From the listing below, pick out each line with the word "metres".

** Start of Raw records **

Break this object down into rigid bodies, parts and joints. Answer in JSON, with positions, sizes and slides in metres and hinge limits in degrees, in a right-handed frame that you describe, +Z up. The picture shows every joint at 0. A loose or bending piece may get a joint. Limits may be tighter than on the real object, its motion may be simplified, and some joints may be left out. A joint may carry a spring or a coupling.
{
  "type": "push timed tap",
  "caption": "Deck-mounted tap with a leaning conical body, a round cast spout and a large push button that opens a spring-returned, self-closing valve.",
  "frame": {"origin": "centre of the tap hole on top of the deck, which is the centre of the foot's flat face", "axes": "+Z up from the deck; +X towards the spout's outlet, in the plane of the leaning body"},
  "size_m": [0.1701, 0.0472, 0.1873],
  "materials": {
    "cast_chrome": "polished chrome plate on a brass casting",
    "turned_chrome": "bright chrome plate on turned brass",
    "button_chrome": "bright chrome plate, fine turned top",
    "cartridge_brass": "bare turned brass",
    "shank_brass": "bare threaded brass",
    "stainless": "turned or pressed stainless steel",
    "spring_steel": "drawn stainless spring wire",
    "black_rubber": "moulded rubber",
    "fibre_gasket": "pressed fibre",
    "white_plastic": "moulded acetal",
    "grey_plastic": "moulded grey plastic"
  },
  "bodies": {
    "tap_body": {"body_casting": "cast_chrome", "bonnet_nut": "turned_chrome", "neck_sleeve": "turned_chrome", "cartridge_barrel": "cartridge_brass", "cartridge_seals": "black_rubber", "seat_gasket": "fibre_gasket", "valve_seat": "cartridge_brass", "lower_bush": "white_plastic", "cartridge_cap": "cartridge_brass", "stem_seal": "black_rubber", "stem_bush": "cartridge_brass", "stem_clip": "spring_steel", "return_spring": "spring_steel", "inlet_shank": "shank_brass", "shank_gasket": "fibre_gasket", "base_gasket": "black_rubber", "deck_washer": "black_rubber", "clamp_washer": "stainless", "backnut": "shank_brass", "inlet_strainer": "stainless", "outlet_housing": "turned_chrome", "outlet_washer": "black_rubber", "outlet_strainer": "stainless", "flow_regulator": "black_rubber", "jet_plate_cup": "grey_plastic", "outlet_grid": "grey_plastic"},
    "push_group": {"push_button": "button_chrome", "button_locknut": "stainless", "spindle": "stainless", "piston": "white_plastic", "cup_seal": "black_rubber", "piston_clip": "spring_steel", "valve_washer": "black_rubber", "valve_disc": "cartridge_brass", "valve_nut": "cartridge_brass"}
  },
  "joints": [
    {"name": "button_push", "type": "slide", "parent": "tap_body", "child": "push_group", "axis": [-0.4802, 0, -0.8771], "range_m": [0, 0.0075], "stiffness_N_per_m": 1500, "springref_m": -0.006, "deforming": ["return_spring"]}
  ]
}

** End of Raw records **
** Start of Raw records **

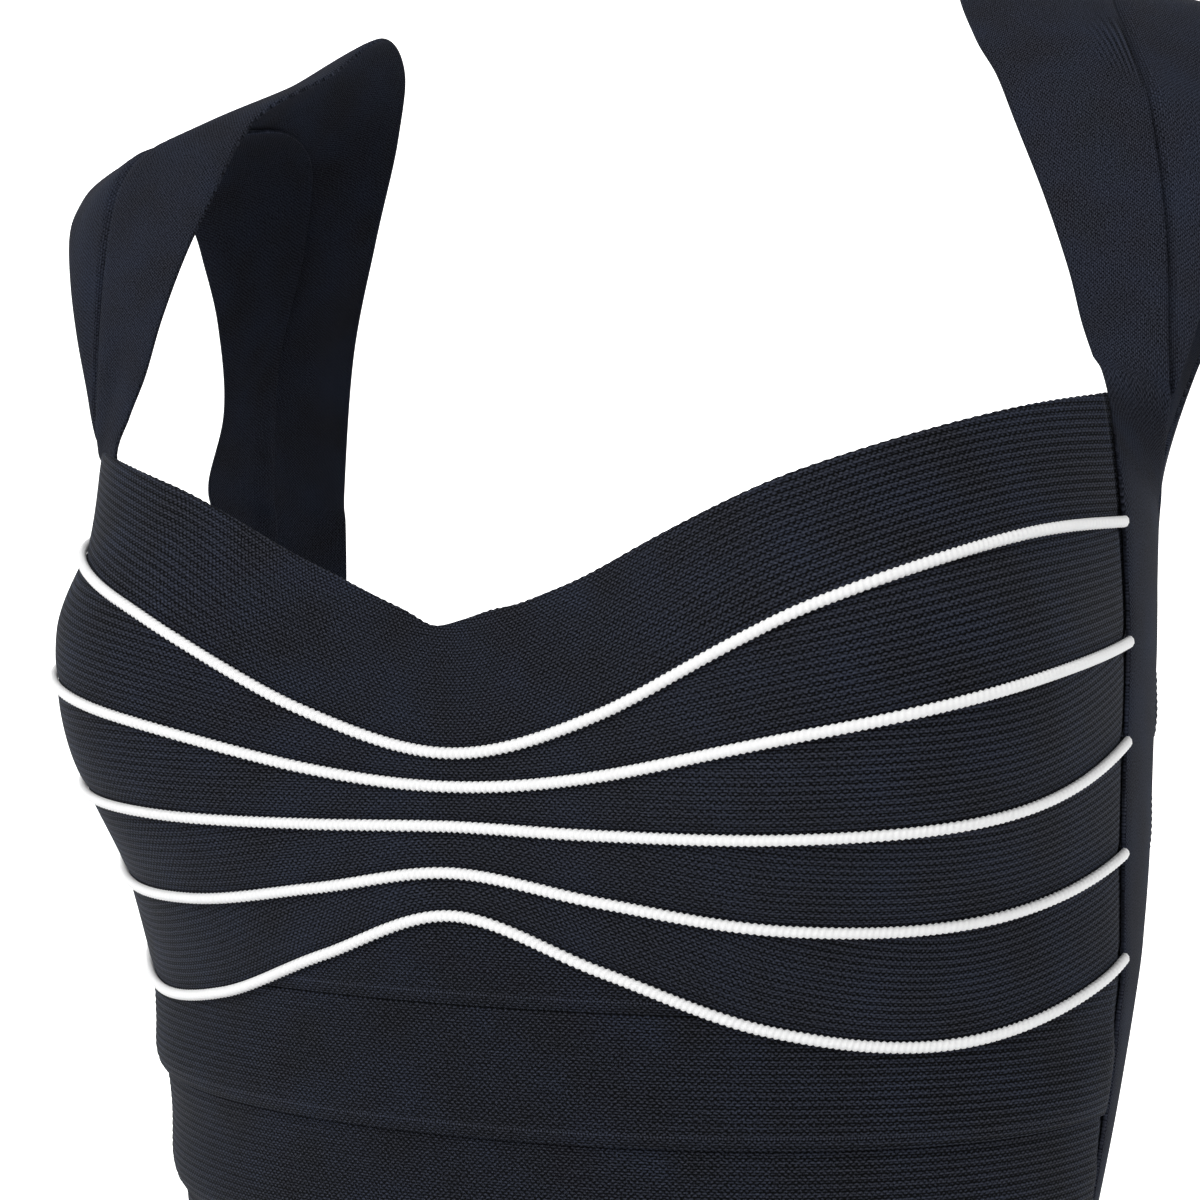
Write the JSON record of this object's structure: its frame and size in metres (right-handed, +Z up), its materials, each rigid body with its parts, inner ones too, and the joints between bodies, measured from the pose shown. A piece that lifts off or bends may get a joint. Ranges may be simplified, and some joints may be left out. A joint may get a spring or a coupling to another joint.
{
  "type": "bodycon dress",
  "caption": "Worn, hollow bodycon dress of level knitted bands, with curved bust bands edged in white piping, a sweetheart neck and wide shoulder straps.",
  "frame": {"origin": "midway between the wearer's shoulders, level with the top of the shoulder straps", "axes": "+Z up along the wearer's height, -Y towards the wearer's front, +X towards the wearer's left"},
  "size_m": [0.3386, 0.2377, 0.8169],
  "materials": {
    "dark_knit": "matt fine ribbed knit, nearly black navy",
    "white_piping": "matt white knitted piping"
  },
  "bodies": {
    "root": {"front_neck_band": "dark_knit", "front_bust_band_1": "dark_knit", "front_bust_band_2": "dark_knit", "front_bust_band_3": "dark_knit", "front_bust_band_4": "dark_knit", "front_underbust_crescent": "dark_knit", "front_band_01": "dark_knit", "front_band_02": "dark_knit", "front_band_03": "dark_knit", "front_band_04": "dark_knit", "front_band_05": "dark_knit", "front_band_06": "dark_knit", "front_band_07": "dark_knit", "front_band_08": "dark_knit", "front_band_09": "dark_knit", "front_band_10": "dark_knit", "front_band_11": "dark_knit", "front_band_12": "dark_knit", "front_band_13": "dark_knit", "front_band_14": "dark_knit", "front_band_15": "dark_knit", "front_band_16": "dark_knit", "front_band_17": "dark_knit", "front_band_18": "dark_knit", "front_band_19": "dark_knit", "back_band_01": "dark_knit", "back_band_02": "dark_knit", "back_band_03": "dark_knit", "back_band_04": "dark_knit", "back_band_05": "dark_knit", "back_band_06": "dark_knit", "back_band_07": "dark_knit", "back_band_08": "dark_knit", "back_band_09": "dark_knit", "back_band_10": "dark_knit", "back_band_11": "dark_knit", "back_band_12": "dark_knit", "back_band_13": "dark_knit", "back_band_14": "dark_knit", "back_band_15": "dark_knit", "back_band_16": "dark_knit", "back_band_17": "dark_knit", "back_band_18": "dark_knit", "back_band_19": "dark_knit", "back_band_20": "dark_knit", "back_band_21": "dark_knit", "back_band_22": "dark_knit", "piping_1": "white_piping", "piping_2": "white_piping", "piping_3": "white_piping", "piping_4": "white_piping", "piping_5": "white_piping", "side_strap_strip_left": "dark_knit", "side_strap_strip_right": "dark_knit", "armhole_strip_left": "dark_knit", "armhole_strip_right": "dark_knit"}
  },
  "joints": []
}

** End of Raw records **

> **Full answer**
Break this object down into rigid bodies, parts and joints. Answer in JSON, with positions, sizes and slides in metres and hinge limits in degrees, in a right-handed frame that you describe, +Z up. The picture shows every joint at 0. A loose or bending piece may get a joint. Limits may be tighter than on the real object, its motion may be simplified, and some joints may be left out. A joint may carry a spring or a coupling.
Write the JSON record of this object's structure: its frame and size in metres (right-handed, +Z up), its materials, each rigid body with its parts, inner ones too, and the joints between bodies, measured from the pose shown. A piece that lifts off or bends may get a joint. Ranges may be simplified, and some joints may be left out. A joint may get a spring or a coupling to another joint.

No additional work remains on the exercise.